--- DATA EXTRACT ---
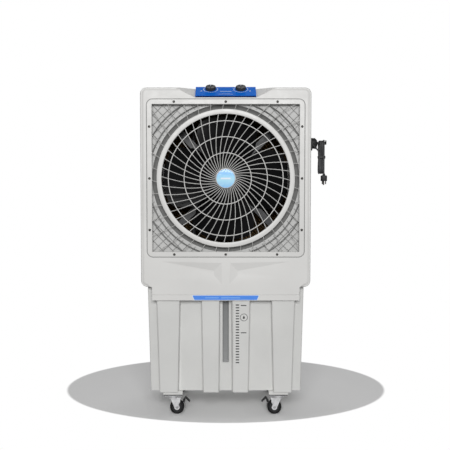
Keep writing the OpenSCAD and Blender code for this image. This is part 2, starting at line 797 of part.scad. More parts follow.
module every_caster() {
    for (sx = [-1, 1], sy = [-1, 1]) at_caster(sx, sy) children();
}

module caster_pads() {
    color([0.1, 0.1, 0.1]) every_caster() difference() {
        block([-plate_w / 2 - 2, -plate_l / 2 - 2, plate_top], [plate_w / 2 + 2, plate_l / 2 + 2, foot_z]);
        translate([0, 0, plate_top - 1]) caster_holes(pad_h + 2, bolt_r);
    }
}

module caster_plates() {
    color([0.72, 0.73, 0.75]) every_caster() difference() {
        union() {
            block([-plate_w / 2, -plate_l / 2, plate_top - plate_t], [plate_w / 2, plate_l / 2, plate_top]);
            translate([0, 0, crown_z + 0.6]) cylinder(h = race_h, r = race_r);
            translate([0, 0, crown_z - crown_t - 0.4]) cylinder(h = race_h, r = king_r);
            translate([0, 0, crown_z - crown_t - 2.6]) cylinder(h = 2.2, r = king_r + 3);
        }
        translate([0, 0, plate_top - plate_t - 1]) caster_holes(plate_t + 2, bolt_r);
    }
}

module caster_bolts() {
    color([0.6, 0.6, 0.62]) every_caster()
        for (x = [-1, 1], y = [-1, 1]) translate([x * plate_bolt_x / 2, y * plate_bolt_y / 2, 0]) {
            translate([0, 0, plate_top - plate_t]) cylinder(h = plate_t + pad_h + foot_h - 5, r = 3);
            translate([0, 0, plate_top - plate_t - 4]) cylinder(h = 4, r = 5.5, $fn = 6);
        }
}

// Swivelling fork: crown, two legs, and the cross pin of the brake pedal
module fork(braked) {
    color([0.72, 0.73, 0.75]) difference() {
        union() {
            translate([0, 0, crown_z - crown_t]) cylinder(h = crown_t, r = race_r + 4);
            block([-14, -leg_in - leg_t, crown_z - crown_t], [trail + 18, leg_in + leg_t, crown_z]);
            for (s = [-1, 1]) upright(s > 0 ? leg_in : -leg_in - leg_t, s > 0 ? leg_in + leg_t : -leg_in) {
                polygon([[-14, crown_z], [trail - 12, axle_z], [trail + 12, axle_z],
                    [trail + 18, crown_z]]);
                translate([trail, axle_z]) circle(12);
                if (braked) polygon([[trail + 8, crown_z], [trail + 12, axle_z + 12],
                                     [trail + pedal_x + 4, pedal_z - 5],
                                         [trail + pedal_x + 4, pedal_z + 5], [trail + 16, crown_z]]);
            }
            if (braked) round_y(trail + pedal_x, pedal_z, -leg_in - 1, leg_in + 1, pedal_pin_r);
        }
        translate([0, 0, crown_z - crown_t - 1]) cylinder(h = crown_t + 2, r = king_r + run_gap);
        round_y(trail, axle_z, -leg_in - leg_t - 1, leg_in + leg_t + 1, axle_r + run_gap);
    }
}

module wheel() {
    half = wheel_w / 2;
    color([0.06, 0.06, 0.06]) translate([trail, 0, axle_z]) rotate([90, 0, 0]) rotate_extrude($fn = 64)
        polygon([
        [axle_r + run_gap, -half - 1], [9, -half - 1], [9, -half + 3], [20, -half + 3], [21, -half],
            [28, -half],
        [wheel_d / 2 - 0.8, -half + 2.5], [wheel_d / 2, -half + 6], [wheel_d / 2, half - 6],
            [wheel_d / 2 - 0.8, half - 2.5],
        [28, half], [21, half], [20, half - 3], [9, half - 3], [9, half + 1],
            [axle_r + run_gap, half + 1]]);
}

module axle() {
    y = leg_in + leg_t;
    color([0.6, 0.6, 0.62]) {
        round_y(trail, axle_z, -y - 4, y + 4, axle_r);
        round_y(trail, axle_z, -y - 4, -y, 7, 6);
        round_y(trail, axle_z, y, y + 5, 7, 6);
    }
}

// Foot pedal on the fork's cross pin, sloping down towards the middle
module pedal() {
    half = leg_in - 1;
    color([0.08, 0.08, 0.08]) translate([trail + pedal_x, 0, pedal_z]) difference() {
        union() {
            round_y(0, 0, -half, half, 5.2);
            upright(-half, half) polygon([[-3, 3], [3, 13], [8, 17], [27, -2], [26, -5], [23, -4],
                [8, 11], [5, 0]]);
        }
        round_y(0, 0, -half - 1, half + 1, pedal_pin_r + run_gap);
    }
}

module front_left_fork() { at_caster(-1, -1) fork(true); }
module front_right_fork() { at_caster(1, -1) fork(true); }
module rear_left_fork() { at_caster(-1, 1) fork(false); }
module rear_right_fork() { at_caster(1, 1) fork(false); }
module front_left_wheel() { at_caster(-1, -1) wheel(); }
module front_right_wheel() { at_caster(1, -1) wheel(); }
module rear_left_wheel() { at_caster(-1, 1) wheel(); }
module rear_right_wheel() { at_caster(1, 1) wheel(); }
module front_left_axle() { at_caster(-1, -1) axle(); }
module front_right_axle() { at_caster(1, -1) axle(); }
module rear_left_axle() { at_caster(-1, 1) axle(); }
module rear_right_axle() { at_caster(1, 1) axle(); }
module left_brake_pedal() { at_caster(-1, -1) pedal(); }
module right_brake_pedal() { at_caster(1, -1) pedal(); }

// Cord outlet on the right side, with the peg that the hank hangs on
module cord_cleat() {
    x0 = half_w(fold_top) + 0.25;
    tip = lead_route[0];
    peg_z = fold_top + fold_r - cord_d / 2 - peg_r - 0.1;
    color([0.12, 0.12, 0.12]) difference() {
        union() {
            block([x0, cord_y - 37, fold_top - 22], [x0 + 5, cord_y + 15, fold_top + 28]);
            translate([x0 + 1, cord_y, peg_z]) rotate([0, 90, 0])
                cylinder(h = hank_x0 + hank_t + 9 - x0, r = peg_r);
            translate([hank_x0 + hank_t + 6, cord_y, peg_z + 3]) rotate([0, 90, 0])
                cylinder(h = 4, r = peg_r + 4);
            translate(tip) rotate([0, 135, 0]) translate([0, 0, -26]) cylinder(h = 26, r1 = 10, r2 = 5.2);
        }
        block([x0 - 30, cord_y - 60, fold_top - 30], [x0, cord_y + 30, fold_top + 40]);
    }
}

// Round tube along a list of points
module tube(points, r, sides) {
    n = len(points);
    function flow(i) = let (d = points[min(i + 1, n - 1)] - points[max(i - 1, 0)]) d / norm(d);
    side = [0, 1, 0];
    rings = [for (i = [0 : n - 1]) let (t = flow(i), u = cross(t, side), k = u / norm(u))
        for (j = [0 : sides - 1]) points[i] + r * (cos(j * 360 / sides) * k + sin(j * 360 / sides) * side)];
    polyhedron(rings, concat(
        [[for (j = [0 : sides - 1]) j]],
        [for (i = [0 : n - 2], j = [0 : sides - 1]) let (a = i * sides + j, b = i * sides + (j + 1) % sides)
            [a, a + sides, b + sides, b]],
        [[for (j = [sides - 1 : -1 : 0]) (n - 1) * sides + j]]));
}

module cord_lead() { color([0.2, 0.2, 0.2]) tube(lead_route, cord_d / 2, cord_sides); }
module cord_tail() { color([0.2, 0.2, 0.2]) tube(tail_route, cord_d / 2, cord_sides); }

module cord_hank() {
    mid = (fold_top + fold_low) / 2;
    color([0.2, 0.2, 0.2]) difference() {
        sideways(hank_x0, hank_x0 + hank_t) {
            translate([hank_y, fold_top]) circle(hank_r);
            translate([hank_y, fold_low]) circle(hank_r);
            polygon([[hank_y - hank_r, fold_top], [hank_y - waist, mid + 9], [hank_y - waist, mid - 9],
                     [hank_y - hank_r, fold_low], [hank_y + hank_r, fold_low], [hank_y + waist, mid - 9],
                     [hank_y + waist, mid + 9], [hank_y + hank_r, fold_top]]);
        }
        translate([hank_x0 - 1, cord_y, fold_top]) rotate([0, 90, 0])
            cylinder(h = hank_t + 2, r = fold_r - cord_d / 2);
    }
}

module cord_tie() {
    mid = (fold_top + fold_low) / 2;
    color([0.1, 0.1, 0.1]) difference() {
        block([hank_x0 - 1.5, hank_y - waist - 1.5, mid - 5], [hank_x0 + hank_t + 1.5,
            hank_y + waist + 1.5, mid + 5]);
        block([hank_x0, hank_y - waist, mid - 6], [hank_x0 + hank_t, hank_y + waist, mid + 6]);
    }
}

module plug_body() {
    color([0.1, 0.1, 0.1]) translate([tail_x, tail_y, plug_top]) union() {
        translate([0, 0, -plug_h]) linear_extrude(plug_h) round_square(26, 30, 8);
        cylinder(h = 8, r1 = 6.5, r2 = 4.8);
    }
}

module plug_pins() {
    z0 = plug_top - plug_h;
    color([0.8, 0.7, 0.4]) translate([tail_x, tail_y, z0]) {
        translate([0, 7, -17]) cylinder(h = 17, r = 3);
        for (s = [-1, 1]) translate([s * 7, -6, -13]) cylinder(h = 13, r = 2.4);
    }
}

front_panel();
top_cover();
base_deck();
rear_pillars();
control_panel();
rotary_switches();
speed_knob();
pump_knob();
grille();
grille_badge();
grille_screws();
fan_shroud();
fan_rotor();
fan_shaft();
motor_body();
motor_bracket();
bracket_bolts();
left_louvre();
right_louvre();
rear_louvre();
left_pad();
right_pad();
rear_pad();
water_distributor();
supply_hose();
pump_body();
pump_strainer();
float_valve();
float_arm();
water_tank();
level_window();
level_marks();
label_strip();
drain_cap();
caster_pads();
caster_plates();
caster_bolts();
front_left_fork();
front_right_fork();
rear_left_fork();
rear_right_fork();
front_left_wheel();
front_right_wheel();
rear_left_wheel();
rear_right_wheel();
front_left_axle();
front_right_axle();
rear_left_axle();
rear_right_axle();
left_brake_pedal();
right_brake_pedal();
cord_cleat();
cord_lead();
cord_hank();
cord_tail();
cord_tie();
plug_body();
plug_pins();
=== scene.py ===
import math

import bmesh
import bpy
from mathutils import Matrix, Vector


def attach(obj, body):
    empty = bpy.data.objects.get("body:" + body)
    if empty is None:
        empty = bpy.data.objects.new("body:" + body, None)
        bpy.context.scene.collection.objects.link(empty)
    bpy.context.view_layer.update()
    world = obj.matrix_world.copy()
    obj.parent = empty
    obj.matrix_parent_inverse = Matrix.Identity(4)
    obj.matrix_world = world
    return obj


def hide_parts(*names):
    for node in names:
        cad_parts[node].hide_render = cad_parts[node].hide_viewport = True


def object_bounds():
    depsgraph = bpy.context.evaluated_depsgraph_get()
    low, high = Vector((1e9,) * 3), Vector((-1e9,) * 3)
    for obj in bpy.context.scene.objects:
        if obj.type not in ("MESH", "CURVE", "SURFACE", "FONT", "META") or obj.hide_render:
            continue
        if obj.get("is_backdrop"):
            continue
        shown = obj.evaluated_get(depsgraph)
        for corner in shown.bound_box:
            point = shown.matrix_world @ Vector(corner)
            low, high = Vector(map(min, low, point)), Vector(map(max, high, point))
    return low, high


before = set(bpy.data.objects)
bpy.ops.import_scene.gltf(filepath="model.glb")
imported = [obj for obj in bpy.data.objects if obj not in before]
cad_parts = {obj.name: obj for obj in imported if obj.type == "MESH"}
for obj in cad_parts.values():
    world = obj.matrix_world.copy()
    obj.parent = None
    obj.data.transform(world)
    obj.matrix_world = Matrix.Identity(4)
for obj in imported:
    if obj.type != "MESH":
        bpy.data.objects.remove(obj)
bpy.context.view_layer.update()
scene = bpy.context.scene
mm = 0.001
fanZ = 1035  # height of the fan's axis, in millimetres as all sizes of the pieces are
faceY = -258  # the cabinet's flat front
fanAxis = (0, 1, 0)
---
→ **WRITTEN REQUEST**
The lines from the one containing "front_panel();" to the one containing "low, high = Vector((1e9,)", both included, are to be extracted exactly; give no other line.

→ **CORRECT RESULT**
front_panel();
top_cover();
base_deck();
rear_pillars();
control_panel();
rotary_switches();
speed_knob();
pump_knob();
grille();
grille_badge();
grille_screws();
fan_shroud();
fan_rotor();
fan_shaft();
motor_body();
motor_bracket();
bracket_bolts();
left_louvre();
right_louvre();
rear_louvre();
left_pad();
right_pad();
rear_pad();
water_distributor();
supply_hose();
pump_body();
pump_strainer();
float_valve();
float_arm();
water_tank();
level_window();
level_marks();
label_strip();
drain_cap();
caster_pads();
caster_plates();
caster_bolts();
front_left_fork();
front_right_fork();
rear_left_fork();
rear_right_fork();
front_left_wheel();
front_right_wheel();
rear_left_wheel();
rear_right_wheel();
front_left_axle();
front_right_axle();
rear_left_axle();
rear_right_axle();
left_brake_pedal();
right_brake_pedal();
cord_cleat();
cord_lead();
cord_hank();
cord_tail();
cord_tie();
plug_body();
plug_pins();
=== scene.py ===
import math

import bmesh
import bpy
from mathutils import Matrix, Vector


def attach(obj, body):
    empty = bpy.data.objects.get("body:" + body)
    if empty is None:
        empty = bpy.data.objects.new("body:" + body, None)
        bpy.context.scene.collection.objects.link(empty)
    bpy.context.view_layer.update()
    world = obj.matrix_world.copy()
    obj.parent = empty
    obj.matrix_parent_inverse = Matrix.Identity(4)
    obj.matrix_world = world
    return obj


def hide_parts(*names):
    for node in names:
        cad_parts[node].hide_render = cad_parts[node].hide_viewport = True


def object_bounds():
    depsgraph = bpy.context.evaluated_depsgraph_get()
    low, high = Vector((1e9,) * 3), Vector((-1e9,) * 3)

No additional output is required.